### What to do
Quote exactly the lines between the line containing "if not piece.isValid()" and the line containing "obj.matrix_parent_inverse = Matrix.Identity(4)", counting those two lines as part of the range. Leave the rest out.

_ _ _ _

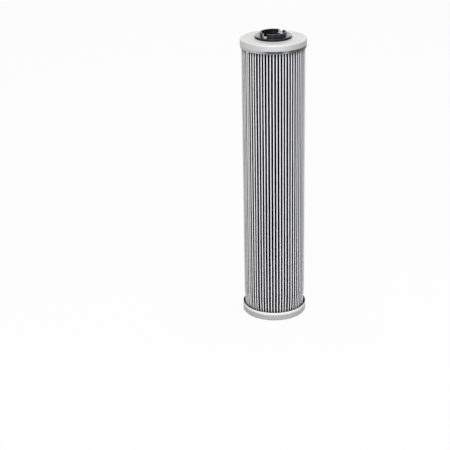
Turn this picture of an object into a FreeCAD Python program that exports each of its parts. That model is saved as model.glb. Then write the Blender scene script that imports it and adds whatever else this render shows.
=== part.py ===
import FreeCAD
import Part
import math
import os

# Pleated filter element, in millimetres, standing on its open end.
# +Z runs along the axis and the origin is the centre of the bottom face.
# A star-folded pack surrounds a perforated core. Each end sits in a pressed steel cap,
# on a bed of adhesive. The bottom cap has the seal seat, the top cap carries the collar.

# Overall
CAP_DIAMETER = 78.0
ELEMENT_LENGTH = 347.0
FRONT_TO_SLOT_DEG = 40.0
FRONT_TO_SEAM_DEG = 56.0

# Pressed caps
SHEET = 0.8
RIM_HEIGHT = 10.4
CRIMP_RISE = 3.0
CRIMP_DEPTH = 0.3
TOP_SHOULDER_RADIUS = 1.8
BOTTOM_SHOULDER_RADIUS = 1.0
SEAT_DIAMETER = 47.8
SEAT_DEPTH = 3.6
SEAT_EDGE_RADIUS = 0.8
BEND_STEPS = 2
SMALL_BEND_STEPS = 1

# Adhesive beds
BED_THICKNESS = 5.0

# Perforated core
CORE_WALL = 0.8
PERFORATION_SIZE = 2.8
PERFORATION_COLUMNS = 18
PERFORATION_PITCH = 63.0
PERFORATION_MARGIN = 19.0
FLATS_PER_COLUMN = 2

# Folded pack
PLEAT_COUNT = 64
PLEAT_GAP_TO_MOUTH = 0.3
PLEAT_GAP_TO_CORE = 0.1
WEB_THICKNESS = 0.8
CREST_WIDTH = 1.8
ROOT_GAP = 0.4
FOLD_ROUNDING = 0.4

# Clip that closes the folded web
CLIP_SHEET = 0.4
CLIP_DEPTH = 7.0
CLIP_CLEARANCE = 0.05
CLIP_ROUNDING = 0.3

# Moulded collar
FLANGE_DIAMETER = 43.2
FLANGE_THICKNESS = 2.8
RING_DIAMETER = 31.2
RING_WALL = 2.0
RING_HEIGHT = 3.9
SLOT_WIDTH = 6.0
COLLAR_BORE = 22.0
BOSS_DIAMETER = 35.6
BOSS_LENGTH = 6.0
BOSS_FIT = 0.05

# What follows from them
CAP_RADIUS = CAP_DIAMETER / 2
RIM_INSIDE = CAP_RADIUS - SHEET
MOUTH_RADIUS = RIM_INSIDE - CRIMP_DEPTH
SEAT_RADIUS = SEAT_DIAMETER / 2
LIP_RADIUS = SEAT_RADIUS + SHEET
CORE_OUTSIDE = LIP_RADIUS
CORE_INSIDE = CORE_OUTSIDE - CORE_WALL
CORE_FOOT = SEAT_DEPTH
CORE_HEAD = ELEMENT_LENGTH - SHEET
PACK_FOOT = SHEET + BED_THICKNESS
PACK_HEAD = ELEMENT_LENGTH - PACK_FOOT
CREST_RADIUS = MOUTH_RADIUS - PLEAT_GAP_TO_MOUTH
ROOT_RADIUS = CORE_OUTSIDE + PLEAT_GAP_TO_CORE
ROOT_TIP_RADIUS = ROOT_RADIUS + WEB_THICKNESS
WEB_END_RADIUS = CREST_RADIUS - CLIP_SHEET - CLIP_CLEARANCE
HALF_PITCH_DEG = 180 / PLEAT_COUNT
BOSS_RADIUS = BOSS_DIAMETER / 2
BOSS_HOLE_RADIUS = BOSS_RADIUS + BOSS_FIT
RING_RADIUS = RING_DIAMETER / 2
RING_INSIDE = RING_RADIUS - RING_WALL

FRONT_DEG = -90.0
SEAM_DEG = FRONT_DEG - FRONT_TO_SEAM_DEG
SLOT_DEG = FRONT_DEG - FRONT_TO_SLOT_DEG
UP = FreeCAD.Vector(0, 0, 1)
AXIS_FOOT = FreeCAD.Vector(0, 0, 0)


def polar_point(radius, across, angle_deg, height):
    """A point at a radius along the direction angle_deg, and across it."""
    turn = math.radians(angle_deg)
    x = radius * math.cos(turn) - across * math.sin(turn)
    y = radius * math.sin(turn) + across * math.cos(turn)
    return FreeCAD.Vector(x, y, height)


def revolve_corners(corners):
    """A full turn about Z of the section inside the corners, each a radius and a height."""
    points = [FreeCAD.Vector(radius, 0, height) for radius, height in corners]
    face = Part.Face(Part.makePolygon(points + points[:1]))
    return face.revolve(AXIS_FOOT, UP, 360)


def bend(centre, radius, start_deg, end_deg, steps):
    """The points of a round bend in section, from start_deg to end_deg about its centre."""
    points = []
    for step in range(steps + 1):
        turn = math.radians(start_deg + (end_deg - start_deg) * step / steps)
        points.append((centre[0] + radius * math.cos(turn), centre[1] + radius * math.sin(turn)))
    return points


def rim_corners(shoulder_radius, steps):
    """The cup's rim in section, from its inside corner over the crimped edge to its shoulder."""
    crease = RIM_HEIGHT - CRIMP_RISE
    shoulder_centre = (CAP_RADIUS - shoulder_radius, shoulder_radius)
    corners = [(RIM_INSIDE, SHEET), (RIM_INSIDE, crease)]
    corners += [(MOUTH_RADIUS, RIM_HEIGHT), (MOUTH_RADIUS + SHEET, RIM_HEIGHT)]
    corners.append((CAP_RADIUS, crease))
    return corners + bend(shoulder_centre, shoulder_radius, 0, -90, steps)


def turned_over(shape):
    """A shape made face down at the origin, turned to close the top of the element."""
    other = shape.copy()
    other.rotate(AXIS_FOOT, FreeCAD.Vector(1, 0, 0), 180)
    other.translate(UP * ELEMENT_LENGTH)
    return other


def make_bottom_end_cap():
    """A cup whose bore is drawn up into a lip: a seal's seat, with the core on its end."""
    edge_centre = (SEAT_RADIUS + SEAT_EDGE_RADIUS, SEAT_EDGE_RADIUS)
    corners = rim_corners(BOTTOM_SHOULDER_RADIUS, SMALL_BEND_STEPS)
    corners += bend(edge_centre, SEAT_EDGE_RADIUS, -90, -180, SMALL_BEND_STEPS)
    corners += [(SEAT_RADIUS, SEAT_DEPTH), (LIP_RADIUS, SEAT_DEPTH), (LIP_RADIUS, SHEET)]
    return revolve_corners(corners)


def make_top_end_cap():
    """The same cup turned over, with a plain hole for the collar's boss."""
    corners = rim_corners(TOP_SHOULDER_RADIUS, BEND_STEPS)
    corners += [(BOSS_HOLE_RADIUS, 0), (BOSS_HOLE_RADIUS, SHEET)]
    return turned_over(revolve_corners(corners))


def adhesive_bed(foot):
    """A ring of cured adhesive that fills a cup from the core out to its rim."""
    head = foot + BED_THICKNESS
    return revolve_corners([
        (CORE_OUTSIDE, foot),
        (RIM_INSIDE, foot),
        (RIM_INSIDE, head),
        (CORE_OUTSIDE, head),
    ])


def make_bottom_adhesive_bed():
    """The bed around the drawn lip and the foot of the core."""
    return adhesive_bed(SHEET)


def make_top_adhesive_bed():
    """The bed around the head of the core, under the top cap's sheet."""
    return adhesive_bed(PACK_HEAD)


def perforation(angle_deg, height):
    """One piercing tool, a square punch that runs out through the wall."""
    half = PERFORATION_SIZE / 2
    corner = FreeCAD.Vector(CORE_INSIDE - CORE_WALL, -half, height - half)
    tool = Part.makeBox(3 * CORE_WALL, PERFORATION_SIZE, PERFORATION_SIZE, corner)
    tool.rotate(AXIS_FOOT, UP, angle_deg)
    return tool


def flat_sided_tube(radius, foot, head):
    """A solid bar with one flat under each column and the same number between them."""
    flats = FLATS_PER_COLUMN * PERFORATION_COLUMNS
    corners = []
    for i in range(flats + 1):
        corners.append(polar_point(radius, 0, 360 * (i + 0.5) / flats, foot))
    return Part.Face(Part.makePolygon(corners)).extrude(UP * (head - foot))


def make_perforated_core():
    """The support tube, pierced in columns, every second column half a pitch higher."""
    tube = flat_sided_tube(CORE_OUTSIDE, CORE_FOOT, CORE_HEAD)
    tube = tube.cut(flat_sided_tube(CORE_INSIDE, CORE_FOOT, CORE_HEAD))
    tools = []
    for column in range(PERFORATION_COLUMNS):
        shift = PERFORATION_PITCH / 2 * (column % 2)
        height = CORE_FOOT + PERFORATION_MARGIN + shift
        while height < CORE_HEAD - PERFORATION_MARGIN:
            tools.append(perforation(360 * column / PERFORATION_COLUMNS, height))
            height += PERFORATION_PITCH
    return tube.cut(Part.makeCompound(tools))


def fold_points(tip_radius, half_width, rounding, angle_deg):
    """The tip of a fold, with its corners taken off where rounding is more than nothing."""
    if rounding == 0:
        sides = [(tip_radius, -half_width), (tip_radius, half_width)]
    else:
        back = tip_radius - rounding
        flat = half_width - rounding
        sides = [(back, -half_width), (tip_radius, -flat), (tip_radius, flat), (back, half_width)]
    return [polar_point(r, across, angle_deg, PACK_FOOT) for r, across in sides]


def web_face_points(depth, crest_rounding):
    """One face of the web, depth below its outer face, from the clip round to the clip."""
    crest_half = CREST_WIDTH / 2 - depth
    root_half = ROOT_GAP / 2 + depth
    points = [polar_point(WEB_END_RADIUS, crest_half, SEAM_DEG, PACK_FOOT)]
    for pleat in range(PLEAT_COUNT):
        crest_deg = SEAM_DEG + 2 * HALF_PITCH_DEG * pleat
        if pleat > 0:
            points += fold_points(CREST_RADIUS - depth, crest_half, crest_rounding, crest_deg)
        root_deg = crest_deg + HALF_PITCH_DEG
        points += fold_points(ROOT_TIP_RADIUS - depth, root_half, 0, root_deg)
    points.append(polar_point(WEB_END_RADIUS, -crest_half, SEAM_DEG, PACK_FOOT))
    return points


def legs_half_width(radius):
    """Half the width over a pleat's two legs, which widens from the crest to the root."""
    turn = math.radians(HALF_PITCH_DEG)
    root_width = ROOT_TIP_RADIUS * math.sin(turn) - ROOT_GAP / 2 * math.cos(turn)
    root_radius = ROOT_TIP_RADIUS * math.cos(turn) + ROOT_GAP / 2 * math.sin(turn)
    share = (WEB_END_RADIUS - radius) / (WEB_END_RADIUS - root_radius)
    return CREST_WIDTH / 2 + share * (root_width - CREST_WIDTH / 2)


def prism(points):
    """The closed outline drawn up from the pack's foot to its head."""
    outline = Part.Wire(Part.makePolygon(points + points[:1]))
    return Part.Face(outline).extrude(UP * (PACK_HEAD - PACK_FOOT))


def make_pleat_pack():
    """One web folded into a star, its two free ends side by side in the clip."""
    outer = web_face_points(0, FOLD_ROUNDING)
    inner = web_face_points(WEB_THICKNESS, 0)
    return prism(outer + inner[::-1])


def clip_face_points(tip_radius, half_width, rounding):
    """One face of the folded strip, from one open edge over the crest to the other."""
    open_radius = CREST_RADIUS - CLIP_DEPTH
    points = [polar_point(open_radius, -half_width, SEAM_DEG, PACK_FOOT)]
    points += fold_points(tip_radius, half_width, rounding, SEAM_DEG)
    points.append(polar_point(open_radius, half_width, SEAM_DEG, PACK_FOOT))
    return points


def make_seam_clip():
    """A strip folded over the two free ends of the web, just clear of the widest part."""
    inside_half = legs_half_width(CREST_RADIUS - CLIP_DEPTH) + CLIP_CLEARANCE
    outer = clip_face_points(CREST_RADIUS, inside_half + CLIP_SHEET, CLIP_ROUNDING)
    inner = clip_face_points(CREST_RADIUS - CLIP_SHEET, inside_half, 0)
    return prism(outer + inner[::-1])


def make_bayonet_collar():
    """One moulding: a boss through the cap, a flange on its face, and a slotted ring."""
    face = ELEMENT_LENGTH
    flange_top = face + FLANGE_THICKNESS
    ring_top = flange_top + RING_HEIGHT
    boss_foot = face - SHEET - BOSS_LENGTH
    flange_radius = FLANGE_DIAMETER / 2
    body = revolve_corners([
        (COLLAR_BORE / 2, boss_foot),
        (BOSS_RADIUS, boss_foot),
        (BOSS_RADIUS, face),
        (flange_radius, face),
        (flange_radius, flange_top),
        (RING_RADIUS, flange_top),
        (RING_RADIUS, ring_top),
        (RING_INSIDE, ring_top),
        (RING_INSIDE, flange_top),
        (COLLAR_BORE / 2, flange_top),
    ])
    corner = FreeCAD.Vector(-RING_DIAMETER, -SLOT_WIDTH / 2, flange_top)
    slot = Part.makeBox(2 * RING_DIAMETER, SLOT_WIDTH, 2 * RING_HEIGHT, corner)
    slot.rotate(AXIS_FOOT, UP, SLOT_DEG)
    return body.cut(slot)


PIECES = {
    "top_end_cap": make_top_end_cap,
    "bottom_end_cap": make_bottom_end_cap,
    "top_adhesive_bed": make_top_adhesive_bed,
    "bottom_adhesive_bed": make_bottom_adhesive_bed,
    "perforated_core": make_perforated_core,
    "pleat_pack": make_pleat_pack,
    "seam_clip": make_seam_clip,
    "bayonet_collar": make_bayonet_collar,
}

os.makedirs("parts", exist_ok=True)
for name, make in PIECES.items():
    piece = make()
    if not piece.isValid() or len(piece.Solids) != 1:
        raise RuntimeError(name + " isn't one valid solid")
    piece.Solids[0].exportStep("parts/" + name + ".step")
    print(name, round(piece.Volume / 1000, 2), "cm3")
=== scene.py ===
import bpy
import math
import random
import bmesh
from mathutils import Euler, Matrix, Vector


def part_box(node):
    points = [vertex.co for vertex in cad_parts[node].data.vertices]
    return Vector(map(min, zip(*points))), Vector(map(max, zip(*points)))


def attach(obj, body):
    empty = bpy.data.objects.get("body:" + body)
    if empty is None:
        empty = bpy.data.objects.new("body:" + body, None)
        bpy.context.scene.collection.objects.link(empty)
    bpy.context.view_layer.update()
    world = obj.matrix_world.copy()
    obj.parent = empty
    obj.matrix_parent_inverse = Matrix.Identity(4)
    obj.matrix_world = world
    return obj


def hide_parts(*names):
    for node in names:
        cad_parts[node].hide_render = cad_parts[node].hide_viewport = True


# The looks of a pleated filter element that stands on its open end.
# The scene is in metres, with +Z up the axis and -Y towards the viewer.
# Sizes are named in millimetres, but for the view and the studio, and MM turns them into metres.
MM = 0.001

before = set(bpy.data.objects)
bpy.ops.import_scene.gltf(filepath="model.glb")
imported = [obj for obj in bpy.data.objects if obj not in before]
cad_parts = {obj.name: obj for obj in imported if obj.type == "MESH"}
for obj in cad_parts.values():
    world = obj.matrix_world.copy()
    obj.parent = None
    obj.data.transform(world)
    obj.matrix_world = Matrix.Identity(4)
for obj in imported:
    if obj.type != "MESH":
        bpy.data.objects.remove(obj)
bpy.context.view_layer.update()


def node_size(name):
    """A node's outer radius, foot and head, in millimetres."""
    low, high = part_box(name)
    return high.x / MM, low.z / MM, high.z / MM


CAP_RADIUS, _, TOP_CAP_HEAD = node_size("top_end_cap")
CORE_RADIUS, CORE_FOOT, CORE_HEAD = node_size("perforated_core")
BED_RADIUS, BED_FOOT, PACK_FOOT = node_size("bottom_adhesive_bed")
PACK_HEAD = node_size("top_adhesive_bed")[1]
_, COLLAR_FOOT, COLLAR_HEAD = node_size("bayonet_collar")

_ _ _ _

### Task response
    if not piece.isValid() or len(piece.Solids) != 1:
        raise RuntimeError(name + " isn't one valid solid")
    piece.Solids[0].exportStep("parts/" + name + ".step")
    print(name, round(piece.Volume / 1000, 2), "cm3")
=== scene.py ===
import bpy
import math
import random
import bmesh
from mathutils import Euler, Matrix, Vector


def part_box(node):
    points = [vertex.co for vertex in cad_parts[node].data.vertices]
    return Vector(map(min, zip(*points))), Vector(map(max, zip(*points)))


def attach(obj, body):
    empty = bpy.data.objects.get("body:" + body)
    if empty is None:
        empty = bpy.data.objects.new("body:" + body, None)
        bpy.context.scene.collection.objects.link(empty)
    bpy.context.view_layer.update()
    world = obj.matrix_world.copy()
    obj.parent = empty
    obj.matrix_parent_inverse = Matrix.Identity(4)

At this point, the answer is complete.